Sound And Vision: Luca Guadagnino

Contributing Writer; The Netherlands
Sound And Vision: Luca Guadagnino

In the article series Sound and Vision we take a look at music videos from notable directors. This week we take a look at several music videos by Luca Guadagnino.

Luca Guadagnino's films are vibrant and lush, pulsating with life and a heartbeat, like music. He is often one to curate his soundtracks carefully, with the likes of The Rolling Stones, Harry Nilsson, Captain Beefheart, Sufjan Stevens, Trent Reznor and Atticus Ross, Thom Yorke and John Adams showing up on his soundtracks. Sometimes he chooses pre-existing tracks, but more often he asks his favorite artists to provide the sonic backdrop for his films. It is fitting that a few of the music videos Guadagnino directed are for tracks tailor made for his own features, starting out with Elisa, who made the track Swan for the film Melissa P. More famously, Sufjan Stevens made Mystery of Love for Call Me By Your Name, and the music video is all pre-existing footage from that film, re-edited by Guadagnino. The same thing happens with his video for Trent Reznor and Atticus Ross' (You Made It Feel Like) Home, which was the leading track for Guadgnino's own Bones and All.

There are many music videos that Guagnino made, especially pre-fame, that are original pieces, not tied to a film. The aforementioned Elisa, for instance, had Guadagnino direct music videos for Asile's World, Broken and Luce. Luce, especially, was prime Guagnino before he got famous (see it below). The colors are washed-out, almost sepia. The camera work is handheld, and there is a sense of naturalism. The music video he co-directed for Paola Turci's Il Gigante together with cp-director Maria Sole Tognazzi is similarly rough in style, deliberately so.

Elisa's Luce is also quite thematically firmly set within Guadagnino's current and past obsessions, in its focus on nature and love triangles. Shots of leaves and forests also show up in Sergio Cammariere's Non Mi Lasciare Qui (also co-directed with Tognazzi), as does the love triangle. The naturalistic sense of style and romantic woes show up in Irene Grandi's Sconvolti Cosi, which also experiments with diegetic sound, where conversations and kitchen noises distract from the music.

Luce and Il Gigante have an almost Dogme-like video camera quality to them, something that is even more overt in Francesco Boccia's Amo A La Ragazza (see also below), which pushes the dogme-aspect to it's brink, and instead lands on eurotrash. It's a far cry from the heightened style of later Guadagnino.

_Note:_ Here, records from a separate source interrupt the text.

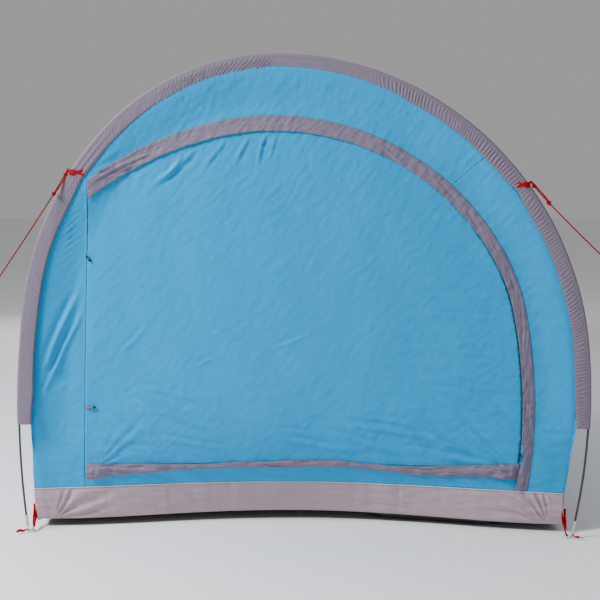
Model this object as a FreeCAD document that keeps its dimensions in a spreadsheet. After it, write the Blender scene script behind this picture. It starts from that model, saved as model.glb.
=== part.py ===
"""Tunnel tent on three bowed pole hoops, with a D-shaped door in its front end wall.

+Z up, +X to the right seen from the front, the front faces -Y. Millimetres.
The origin is on the ground at the middle of the tent's footprint.
"""
import FreeCAD, Part
import math
import os

os.makedirs("parts", exist_ok=True)
doc = FreeCAD.newDocument("tunnel_tent")
Vector = FreeCAD.Vector

# ---------------------------------------------------------------- driving dimensions
SIZES = [
    ("crown_side", -94, "hoop crown, left of the middle"),
    ("crown_height", 1977, "pole centreline at the crown"),
    ("bow_right_a", 1240, "hoop radii and sweeps from the crown to the right foot"),
    ("bow_sweep_right_a", 32.6, ""),
    ("bow_right_b", 1330, ""),
    ("bow_sweep_right_b", 52.6, ""),
    ("bow_right_c", 2530, ""),
    ("bow_sweep_right_c", 22, "past the foot"),
    ("bow_left_a", 966, "hoop radii and sweeps from the crown to the left foot"),
    ("bow_sweep_left_a", 47.3, ""),
    ("bow_left_b", 1289, ""),
    ("bow_sweep_left_b", 34.9, ""),
    ("bow_left_c", 3669, ""),
    ("bow_sweep_left_c", 17, "past the foot"),
    ("hoop_gap", 1600, "from one hoop to the next"),
    ("hoop_count", 3, ""),
    ("pole_radius", 4.75, "fibreglass tube"),
    ("pole_bore", 2.6, ""),
    ("section_count", 7, "pole sections in a hoop"),
    ("section_gap", 1, "between two sections, inside the ferrule"),
    ("ferrule_radius", 5.7, ""),
    ("ferrule_length", 62, ""),
    ("shock_cord_radius", 1.4, ""),
    ("cloth", 1.2, "thickness of every cloth solid"),
    ("sleeve_out", 8, "sleeve edge outside the pole centreline"),
    ("sleeve_in", 58, "sleeve edge inside the pole centreline"),
    ("sleeve_half", 9, "half the sleeve's depth"),
    ("sleeve_hem", 460, "height of the sleeve's open ends"),
    ("canopy_inset", 40, "canopy and tub, inside the pole centreline"),
    ("wall_setback", 53, "end wall, behind its hoop"),
    ("tub_height", 155, ""),
    ("floor_sheet", 1.2, ""),
    ("piping_radius", 1.8, "cord sewn along the top of the tub"),
    ("piping_end", 15, "from its ends to the corners"),
    ("seam_side", -894, "upright seam that the door hangs from"),
    ("hinge_side", -846, "fold line where the opened door hangs"),
    ("door_low", 262, "bottom zip line"),
    ("flap_crown_side", -110, "outer edge of the arched storm flap"),
    ("flap_crown_height", 1738, ""),
    ("flap_right_a", 1091, ""),
    ("flap_sweep_right_a", 62, ""),
    ("flap_right_b", 843, ""),
    ("flap_sweep_right_b", 17.4, ""),
    ("flap_right_c", 2115, ""),
    ("flap_sweep_right_c", 20, "past the tub"),
    ("flap_left_a", 976, ""),
    ("flap_sweep_left_a", 9.8, ""),
    ("flap_left_b", 1518, ""),
    ("flap_sweep_left_b", 28, "past the upright seam"),
    ("flap_width", 50, ""),
    ("flap_stand", 7, "flap, in front of the wall"),
    ("flap_hem", 12, "width of the flap's sewn edge"),
    ("flap_low", 175, "lower end of the arched flap"),
    ("low_flap_height", 66, "flap over the bottom zip"),
    ("low_flap_drop", 30, "how far it hangs below the zip line"),
    ("low_flap_end", 20, "from its right end to the arched zip"),
    ("join_low_side", 545.5, "slanted join of the top and right wall pieces"),
    ("join_low_height", 1350, ""),
    ("join_high_side", 872.8, ""),
    ("join_high_height", 1700, ""),
    ("tape_width", 12, "each half of a zip"),
    ("seam_slit", 1, "gap between the door and the wall"),
    ("slider_width", 9, ""),
    ("slider_length", 14, ""),
    ("slider_depth", 3.2, ""),
    ("slider_round", 1.2, ""),
    ("arch_slider_rise", 70, "arched zip's slider, above the bottom zip"),
    ("low_slider_side", 34, "bottom zip's slider, from the arched zip"),
    ("pull_length", 26, ""),
    ("pull_width", 6, ""),
    ("pull_thick", 1, ""),
    ("pull_hole", 1.3, ""),
    ("toggle_length", 32, ""),
    ("toggle_radius", 4, ""),
    ("toggle_stand", 8.5, "toggle bar's centre, in front of the wall"),
    ("toggle_tape", 10, "width of its tape loop"),
    ("upper_toggle_height", 1150, ""),
    ("upper_toggle_side", 22, "from the upright seam"),
    ("upper_toggle_tilt", -35, "degrees from upright"),
    ("lower_toggle_height", 522, ""),
    ("lower_toggle_side", 26, ""),
    ("lower_toggle_tilt", 75, ""),
    ("webbing", 25, "width of the red webbing"),
    ("webbing_thick", 1.6, ""),
    ("guy_left_height", 1507, "webbing bands on the hoops"),
    ("guy_right_height", 1457, ""),
    ("guy_eye", 10, "outer radius of a band's eye"),
    ("guy_eye_hole", 7, ""),
    ("guy_eye_depth", 12, ""),
    ("rope_radius", 2.6, "guy rope"),
    ("runner_length", 36, ""),
    ("runner_width", 18, ""),
    ("runner_depth", 9, ""),
    ("runner_holes", 9, "between its two holes"),
    ("runner_end", 14, "from the runner to the end knot"),
    ("knot_radius", 6.5, ""),
    ("knot_length", 14, ""),
    ("loop_radius", 12, "end loop"),
    ("loop_near", 26, ""),
    ("loop_far", 90, ""),
    ("ring_radius", 14, ""),
    ("ring_wire", 2, ""),
    ("pin_radius", 2.2, ""),
    ("pin_eye", 4.2, ""),
    ("pin_eye_wire", 1.6, ""),
    ("side_strap", 24, "middle hoop's strap, from its ring's centre"),
    ("peg_length", 52, "webbing tail of a corner"),
    ("peg_start", 9, "from the foot"),
    ("peg_turn", 36.87, "forwards or backwards at an end hoop"),
    ("tip_radius", 6.2, ""),
    ("tip_low", 22, ""),
    ("tip_high", 72, ""),
    ("pole_low", 46, "lower end of the pole, inside its end tip"),
]
ALIASES = {alias for alias, value, note in SIZES}
sheet = doc.addObject("Spreadsheet::Sheet", "sizes")
for row, (alias, value, note) in enumerate(SIZES, 1):
    sheet.set(f"A{row}", alias)
    sheet.set(f"B{row}", str(value))
    sheet.set(f"C{row}", note)
    sheet.setAlias(f"B{row}", alias)
doc.recompute()


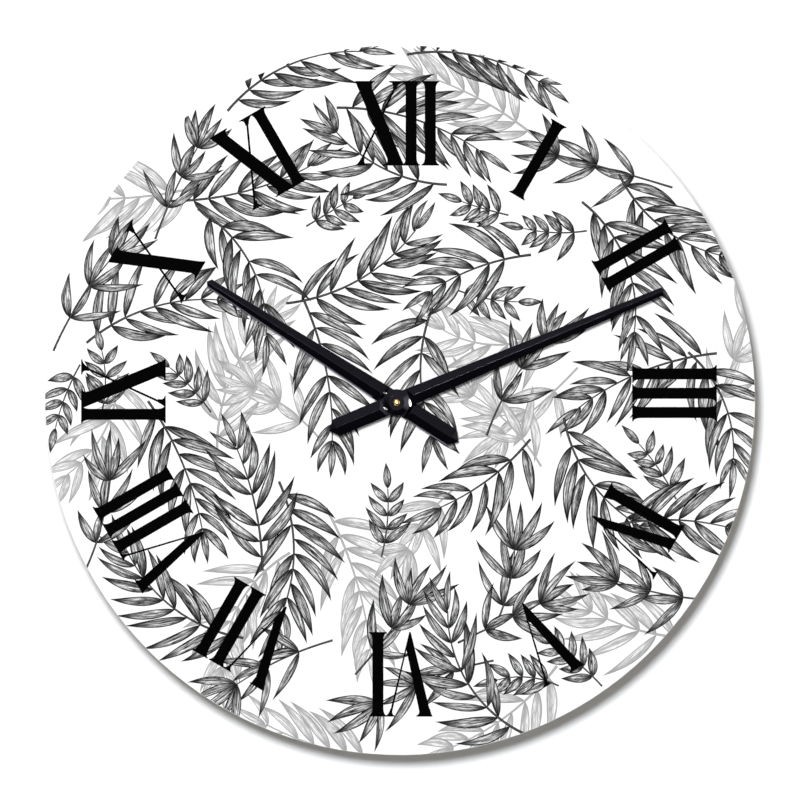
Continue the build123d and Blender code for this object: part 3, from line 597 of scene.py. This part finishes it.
def flat_mesh(name, drawn, height):
    """Triangles of the print at a height above the sheet, with their place on each stroke.

    For baking, each stroke also has a cell of its own in a grid."""
    used, faces = {}, []
    for tri, _ in drawn:
        area = (flat[tri[1]] - flat[tri[0]]).cross(flat[tri[2]] - flat[tri[0]])
        order = tri if area > 0 else tri[::-1]
        faces.append([used.setdefault(i, len(used)) for i in order])
    verts = [None] * len(used)
    for i, k in used.items():
        verts[k] = (DISC_X + flat[i].x * MM, FRONT - height, DISC_Z + flat[i].y * MM)
    mesh = bpy.data.meshes.new(name)
    mesh.from_pydata(verts, [], faces)
    back = {k: i for i, k in used.items()}
    along = mesh.uv_layers.new(name="along")
    bake = mesh.uv_layers.new(name="OFBake")
    seed = mesh.attributes.new("seed", "FLOAT", "FACE")
    tone = mesh.attributes.new("tone", "FLOAT", "FACE")
    wood = mesh.attributes.new("wood", "FLOAT", "FACE")
    numbers = sorted({n for _, n in drawn})
    slot = {n: i for i, n in enumerate(numbers)}
    columns = max(1, round(math.sqrt(len(numbers) / CELL_SHAPE)))
    rows = math.ceil(len(numbers) / columns)
    for polygon, (_, number) in zip(mesh.polygons, drawn):
        s = strokes[number]
        seed.data[polygon.index].value = s.seed
        tone.data[polygon.index].value = s.tone
        wood.data[polygon.index].value = 1.0 if s.kind == "stem" else 0.0
        column, row = slot[number] % columns, slot[number] // columns
        for loop in polygon.loop_indices:
            u, v = uv_of(back[mesh.loops[loop].vertex_index], number)
            along.data[loop].uv = (u, v)
            bake.data[loop].uv = ((column + SPARE_U + (1 - 2 * SPARE_U) * u) / columns,
                                  (row + SPARE_V + (1 - 2 * SPARE_V) * (v + 1) / 2) / rows)
    piece = bpy.data.objects.new(name, mesh)
    bpy.context.scene.collection.objects.link(piece)
    return piece


# pencil: dark outline and ends, streaks along the leaf, light between them
pencil = Paint("pencil_print", (0.5, 0.5, 0.5), 0.6, Specular_IOR_Level=0.04)
u, v, _ = pencil.split(pencil.add("ShaderNodeUVMap", uv_map="along").outputs[0])
seed, tone, wood = (pencil.add("ShaderNodeAttribute", attribute_name=name).outputs["Fac"]
                    for name in ("seed", "tone", "wood"))
jump = pencil.math("MULTIPLY", seed, 57.0)     # gives each stroke its own stretch of the noise


def streaks(along, across, rough):
    """Noise that is drawn out along the stroke."""
    return pencil.noise(pencil.join(pencil.math("MULTIPLY", u, along),
                                    pencil.math("MULTIPLY", v, across), jump), 1.0, 2.0, rough)


away = pencil.math("ABSOLUTE", v)              # 0 on the rib, 1 on the outline
sign = pencil.math("MULTIPLY", pencil.math("GREATER_THAN", seed, 0.5), 2.0)
flip = pencil.math("SUBTRACT", sign, 1.0)      # -1 or 1: which half of a leaf is in shade
side = pencil.step(pencil.math("MULTIPLY", v, flip), -0.15, 0.25)
broad = streaks(2.6, 3.1, 0.6)
fine = streaks(7.0, 9.0, 0.65)
ends = pencil.math("ADD", pencil.step(u, 0.34, 0.0), pencil.step(u, 0.56, 0.94), clamp=True)
ends = pencil.math("MULTIPLY", ends, pencil.blend(fine, 0.30, 1.60), clamp=True)
grey = pencil.blend(side, 1.0, 0.86)
for streak, depth in ((pencil.step(broad, 0.40, 0.58), 0.44),
                      (pencil.step(fine, 0.47, 0.60), 0.40)):
    grey = pencil.math("SUBTRACT", grey, pencil.math("MULTIPLY", streak, depth))
grey = pencil.blend(ends, grey, 0.06)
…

Still, when Guadagnino hits it out of the park, like with Elisa's Luce, there is the same sense of vibrancy that shows up in his later films, even though the likes of Call Me By Your Name and Suspiria both feel less naturalistic and more heightened. This push towards a more deliberate sense of style is already present in a transitional video like the one for Planet Funk's Who Said, which uses a fly on the wall cam, slightly out of focus and in just a few takes, to really drive a performance home. It reads like realism on face value, but it is also very carefully thought out and pushed to its extremes.

The Guadagnino who became a well known film auteur after I Am Love is present in his last two original music videos. One is for Sufjan Stevens' Tell Me You Love Me (see also below), and the other is for Colapesce, Dimartino and Ornella Vanoni's Toy Boy (see finally below). Both are striking, colorful pieces, where the nature element is stripped of all real world elements and instead becomes otherworldly. Both are also very much focussing on human movement against stark, simple backdrops. There is still this romantic longing, the focus on human bodies, and the vibrancy of life. But realism has left the building. This is the Guadagnino of films like Bones and All, Suspiria and Challengers, who blends genre tropes and a joyful maximalism to get at the heart of his own obsessions. Love. Life. Hate. Nature. Passion. Death. Music. The Guadagnino of Elisa's Luce and Melissa P. and other early films was still searching for meaning, and trying to find it in reality and naturalism, one foot firmly planted in the present. The Guadagnino we know today, and from music videos like Toy Boy and Tell Me You Love Me instead shoots for the moon and is floating in space. Instead of finding meaning in the real world, he found it in ideas, symbols and iconography. His themes have become grand statements. Live, Laugh, Love with Guadagnino. And love it, I do.